Внезапно мне стало грустно от того, что я была так сурова со своим отцом. Я чувствовала вес злости и обид, которые я испытывала к нему все эти годы, и он был непосильным. Пока я шла, я начала всерьез обдумывать все те моменты моего детства и поздних лет, когда я была разочарована им или когда мне казалось, что он меня не ценит, или его нет рядом. Вскоре мой гнев и негодование сменились чем-то совершенно иным. Меня обуяла грусть по поводу всех тех моментов, когда я усложняла ему жизнь, и я искренне в этом раскаивалась. Я внезапно осознала, что чувствую вину за те же самые действия по отношению к нему, которые меня так злили по отношению ко мне. Это я не была рядом и не ценила его. Я не радовалась за него. Я не приняла его таким, какой он есть. И пока я шла, я внезапно осознала это так ясно, как никогда раньше.
Хотя мой отец и был скуп на эмоции, каждый день моей жизни он был рядом, поддерживая меня так, как он умел – обеспечивая мое физическое благосостояние и интеллектуальное развитие. У меня выступили слезы благодарности, когда я обо всем этом думала.
«Папа, – сказала я вслух, – спасибо за все, что ты сделал для меня, для всех нас. Я так никогда тебя и не поблагодарила».
Жаль, что у меня не было этих чувств, пока он был жив. Путь уже оказывал свое чудотворное влияние на меня. Вскоре я дошла до небольшой памятной доски – на этом месте когда-то умер паломник, который шел по этой тропе. Это напомнило мне, как скоро нас настигает смерть, как она настигла моего отца.

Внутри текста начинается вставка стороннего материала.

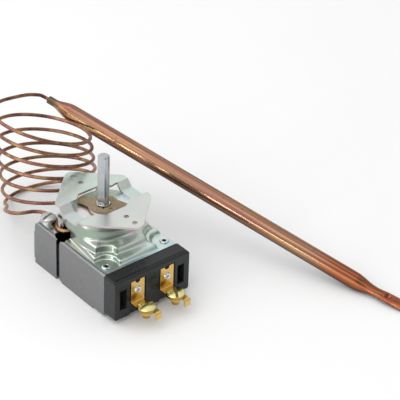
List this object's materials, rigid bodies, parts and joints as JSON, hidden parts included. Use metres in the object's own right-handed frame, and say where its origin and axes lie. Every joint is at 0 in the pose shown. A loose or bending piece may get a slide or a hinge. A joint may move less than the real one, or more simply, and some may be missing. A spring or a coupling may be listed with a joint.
{
  "type": "capillary thermostat",
  "caption": "Rotary capillary thermostat: metal-cased switch with a D-shaped control shaft, folded mounting bracket, screw terminals, formed capillary turns and a rod-shaped sensing bulb.",
  "frame": {"origin": "on the shaft's axis, in the top plane of the bracket's two wings, which lie against the panel", "axes": "+Z along the shaft, out through the panel; +Y from the terminals towards the capillary turns; +X to the right seen from the terminals' side"},
  "size_m": [0.1417, 0.2187, 0.0742],
  "materials": {
    "zinc_plated_sheet": "zinc plated, glossy, with blue and violet tints",
    "zinc_plated_cover": "zinc plated, mirror-like, pale green tint",
    "zinc_plated_bracket": "zinc plated, glossy",
    "dark_plated_sheet": "plated, satin",
    "black_phenolic": "moulded, soft sheen",
    "terminal_brass": "bright",
    "screw_brass": "turned, bright",
    "rivet_tin": "tinned, bright",
    "eyelet_zinc": "zinc plated, bright",
    "screw_zinc": "zinc plated, bright",
    "bushing_steel": "turned, bright",
    "tan_fibre": "resin-bonded fibre, matte",
    "shaft_steel": "drawn, satin",
    "element_bronze": "plain, satin",
    "spring_steel": "drawn wire, bright",
    "white_ceramic": "fired, matte",
    "blade_bronze": "rolled, bright",
    "capillary_copper": "drawn copper, slightly aged",
    "bulb_copper": "drawn copper, aged, with lengthwise streaks"
  },
  "bodies": {
    "housing": {"front_shell": "zinc_plated_sheet", "rear_shell": "zinc_plated_sheet", "base_plate": "dark_plated_sheet", "cover": "zinc_plated_cover", "switch_base": "black_phenolic", "terminal_left": "terminal_brass", "terminal_right": "terminal_brass", "terminal_screws": "screw_brass", "terminal_rivets": "rivet_tin", "cover_eyelets": "eyelet_zinc", "clamp_screw": "screw_zinc", "clamp_spacer": "eyelet_zinc", "bracket": "zinc_plated_bracket", "bushing": "bushing_steel", "fibre_plate": "tan_fibre", "lever_pin": "spring_steel", "blade_carrier": "terminal_brass", "fixed_contact": "terminal_brass", "capillary": "capillary_copper", "bulb": "bulb_copper"},
    "control_shaft": {"shaft": "shaft_steel", "retaining_ring": "bushing_steel"},
    "element": {"power_element": "element_bronze", "backlash_spring": "spring_steel"},
    "button": {"push_button": "white_ceramic"},
    "switch_lever": {"lever": "dark_plated_sheet"},
    "switch_plunger": {"plunger": "white_ceramic"},
    "moving_contact": {"contact_blade": "blade_bronze"}
  },
  "joints": [
    {"name": "shaft_turn", "type": "hinge", "parent": "housing", "child": "control_shaft", "pos_m": [0, 0, 0], "axis": [0, 0, 1], "range_deg": [-135, 135]},
    {"name": "element_travel", "type": "slide", "parent": "housing", "child": "element", "axis": [0, 0, 1], "range_m": [-0.000374, 0.000374], "deforming": ["backlash_spring"]},
    {"name": "button_travel", "type": "slide", "parent": "element", "child": "button", "axis": [0, 0, -1], "range_m": [0, 0.0005], "stiffness_N_per_m": 200},
    {"name": "lever_tilt", "type": "hinge", "parent": "housing", "child": "switch_lever", "pos_m": [0, 0.014, -0.0245], "axis": [1, 0, 0], "range_deg": [0, 2.2]},
    {"name": "plunger_travel", "type": "slide", "parent": "housing", "child": "switch_plunger", "axis": [0, 0, -1], "range_m": [0, 0.00105]},
    {"name": "contact_flex", "type": "hinge", "parent": "housing", "child": "moving_contact", "pos_m": [0, -0.027, -0.0311], "axis": [-1, 0, 0], "range_deg": [0, 4.6]}
  ],
  "couplings": [
    {"joint": "shaft_turn", "follows": "element_travel", "rad_per_m": -6283.2},
    {"joint": "lever_tilt", "follows": "button_travel", "rad_per_m": 71.43},
    {"joint": "plunger_travel", "follows": "button_travel", "ratio": 2},
    {"joint": "contact_flex", "follows": "button_travel", "rad_per_m": 153.85}
  ]
}
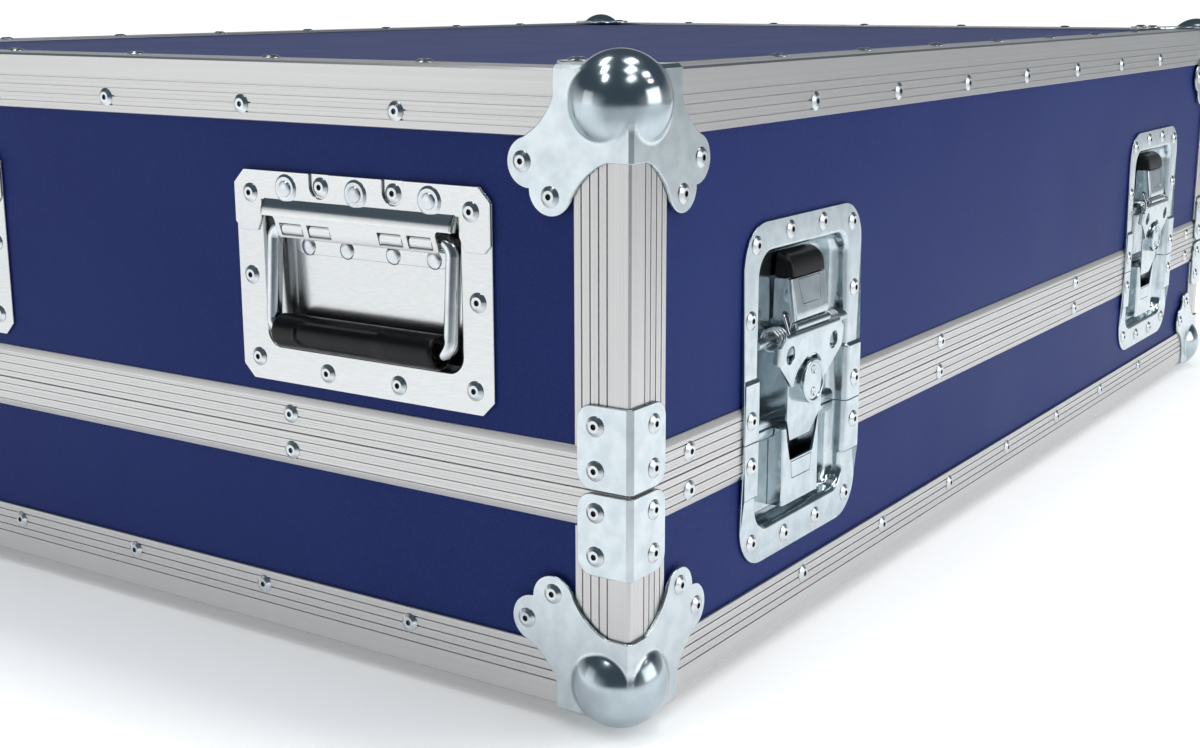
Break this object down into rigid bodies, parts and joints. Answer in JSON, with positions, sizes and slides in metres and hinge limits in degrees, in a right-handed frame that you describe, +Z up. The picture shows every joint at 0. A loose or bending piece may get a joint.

«Я скучаю по тебе, пап, – я сказала вслух, глядя на могилу. – Ты не жалел себя и делал все, что в твоих силах».
Ронсевальес, казалось, все отдалялся и отдалялся по мере того, как я приближалась к нему, словно Путь пытался одурачить меня. Мне приходилось несколько раз садиться и отдыхать, потому что чем дальше я пробиралась вперед, тем меньше, мне казалось, я преодолеваю.
К концу Пути земля под моими ногами напоминала грязевую ванну, и нигде не было ни пня и камня, на который можно было бы присесть, поэтому я прислонялась к деревьям и отдыхала. И вот, когда я прислонилась, мне казалось, что дерево дышало вместе со мной. Я даже встала и развернулась, посмотрела на него, словно собираясь спросить: «Что, в самом деле?»